A study in 1979 by the Brookings Institution showed that women in their prime earning years were eleven times more likely to leave the work force voluntarily—if often temporarily—than men were. Current data from the Bureau of Labor Statistics indicate that women work only 70 percent as long for a given employer as men do. According to a study of census data done for the Civil Rights Commission by Solomon Polachek in 1984, the differences in the number of years of continuous service in the work force—and resulting differences in training and experience—explain "close to 100 percent of the wage gap" between men and women in the job market.

Although polls show an increasing desire for jobs on the part of women, in a 1985 Roper survey only 10 percent of women declared that a husband should turn down a very good job in another city "so the wife can continue her job." This percentage has not increased since 1980 and offers a reason, beyond maternity, why women leave their jobs so often: They still rate their own employment as .less important than their husband's.

The most recent data on occupational trends, released by the Bureau of Labor Statistics for 1985, show little sign that sex roles in the work force are disappearing. The percentage of women in such blue-collar jobs as plumbing, electrical work, and carpentry has scarcely changed.
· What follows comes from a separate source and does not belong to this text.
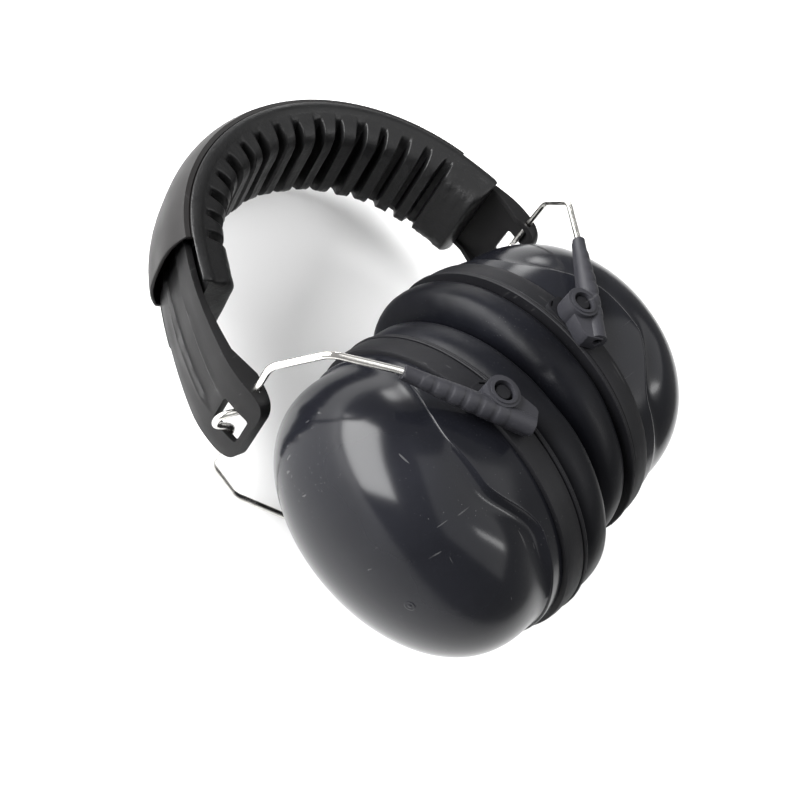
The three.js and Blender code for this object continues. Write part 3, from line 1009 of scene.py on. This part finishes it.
blown_cushion = inflate_cushion()
headband_shell()
headband_pad()
liner = frame["nodes"]["headband_liner"]
liner.data.materials.clear()
liner.data.materials.append(ARM_PLASTIC)
for side in SIDES:
    slider_arm(side)
    wire_bail(side)
    for end in ("front", "rear"):
        clip(side, end)
    cup_shell(side)
    gate_mark(side)
    cup_base(side)
    seal_plate(side)
    ear_cushion(side, blown_cushion)
    foam_liner(side)


# ---------------------------------------------------------------- floor, light and camera
def floor():
    mesh = mesh_of("floor", [(-3, -3, 0), (3, -3, 0), (3, 3, 0), (-3, 3, 0)], [(0, 1, 2, 3)])
    obj = bpy.data.objects.new("floor", mesh)
    bpy.context.scene.collection.objects.link(obj)
    look = Look("pale_floor", (0.86, 0.86, 0.86), 0.8, specular=0.2)
    look.tint(look.ramp(look.noise(3.0, 2.0), 0.3, 0.7), (0.88, 0.88, 0.88))
    mesh.materials.append(look.done())


def aim(obj, target):
    heading = (Vector(target) - obj.location).to_track_quat("-Z", "Y")
    obj.rotation_euler = heading.to_euler()


def softbox(name, place, target, size, power):
    data = bpy.data.lights.new(name, "AREA")
    data.shape = "RECTANGLE"
    data.size, data.size_y = size
    data.energy = power
    obj = bpy.data.objects.new(name, data)
    bpy.context.scene.collection.objects.link(obj)
    obj.location = place
    aim(obj, target)


def world_light(strength):
    world = bpy.data.worlds.new("studio")
    world.use_nodes = True
    back = world.node_tree.nodes["Background"]
    back.inputs["Color"].default_value = (1, 1, 1, 1)
    back.inputs["Strength"].default_value = strength
    bpy.context.scene.world = world


def camera():
    """The camera stands in the headband's design frame; its axes are given in that frame."""
    data = bpy.data.cameras.new("camera")
    data.lens = LENS
    data.sensor_width = 36
    data.clip_start = 0.02
    obj = bpy.data.objects.new("camera", data)
    bpy.context.scene.collection.objects.link(obj)
    right = CAMERA_RIGHT
    up = (CAMERA_UP - right * CAMERA_UP.dot(right) / right.length_squared).normalized()
    right = right.normalized()
    back = right.cross(up)
    turn = Matrix((right, up, back)).transposed().to_4x4()
    turn.translation = CAMERA_PLACE * MM
    lay = joint_place("cup_tilt_left").to_3x3().to_4x4()
    origin = band_place() @ Vector((0, 0, 0))
    centre = CAMERA_CENTRE * MM
    obj.matrix_world = Matrix.Translation(origin) @ lay @ Matrix.Translation(-centre) @ turn
    bpy.context.scene.camera = obj


bpy.context.scene.view_settings.view_transform = "Standard"
floor()
world_light(0.4)
softbox("key", (-0.66, 0.84, 0.4), (-0.09, -0.03, 0.07), (1.5, 0.66), 74)
softbox("rim", (0.75, 0.85, 0.2), (-0.05, 0, 0.07), (0.16, 0.2), 1.2)
softbox("streak", (0.34, -0.42, 0.9), (-0.09, -0.05, 0.07), (0.12, 0.5), 2.5)
softbox("overhead", (0.35, -0.3, 1.7), (0, 0, 0.05), (2.4, 2.4), 30)
camera()

bpy.context.view_layer.update()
Federal contractors and private firms, including Sears, Roebuck and Co., that have attempted to hire women for jobs traditionally held by men have consistently failed to meet their own goals, for lack of applicants.
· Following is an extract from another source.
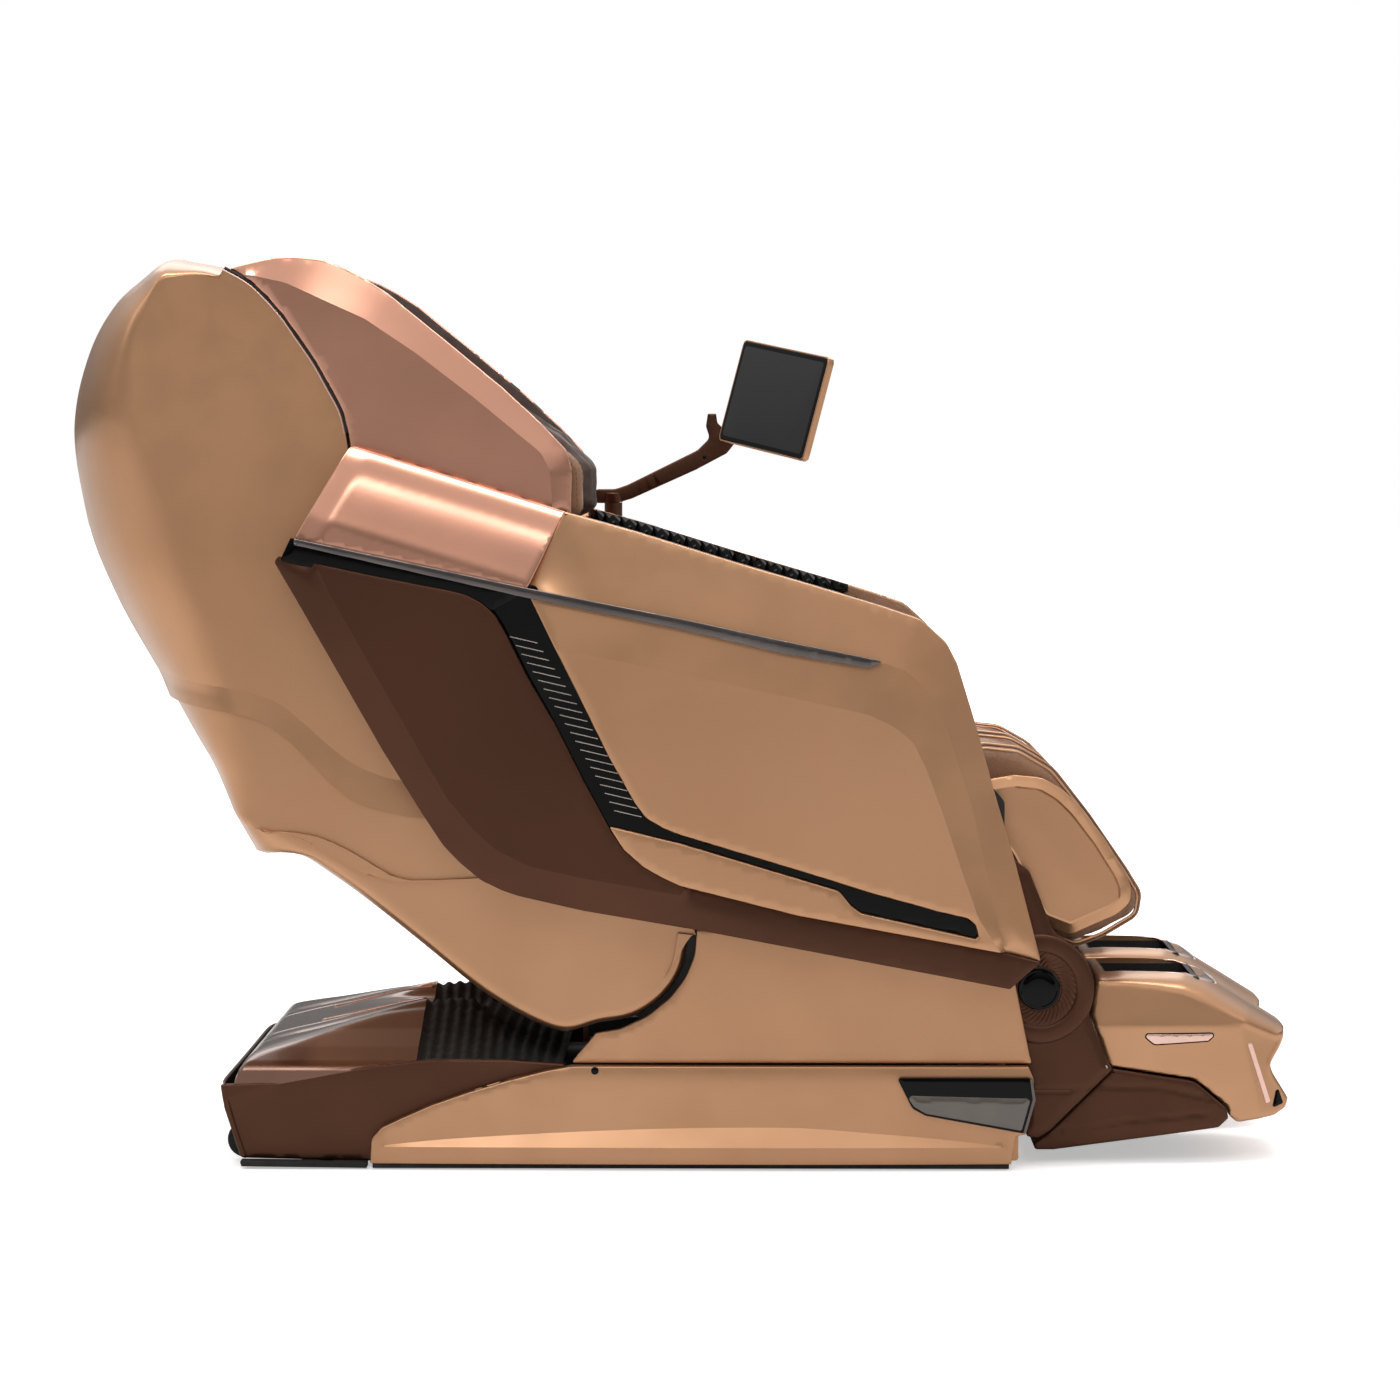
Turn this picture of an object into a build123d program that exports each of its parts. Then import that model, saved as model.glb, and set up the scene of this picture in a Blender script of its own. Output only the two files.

Regardless of the evidence of polls and of labor-force-participation rates that include part-time workers, women do not seem to be behaving like men in the labor market. While the government is pressuring private firms to employ and promote more women, the government itself fails to show employment patterns much different from those in the private sector. Even in November of 1980—the final year of a Democratic Administration that made equal rights for women a prime goal—only seven percent of the employees in the top five CS ratings were women, while more than three quarters in the bottom grades were.

In fact, the pattern of employment in the federal government would suffice to justify an anti-discrimination suit if the government were a private institution. Yet the government may not be discriminating against women, and private companies may not be either. Let us at least consider the possibility that many women, deliberately rejecting the values of male careerists, are discriminating against the job "rat race" and in favor of their families.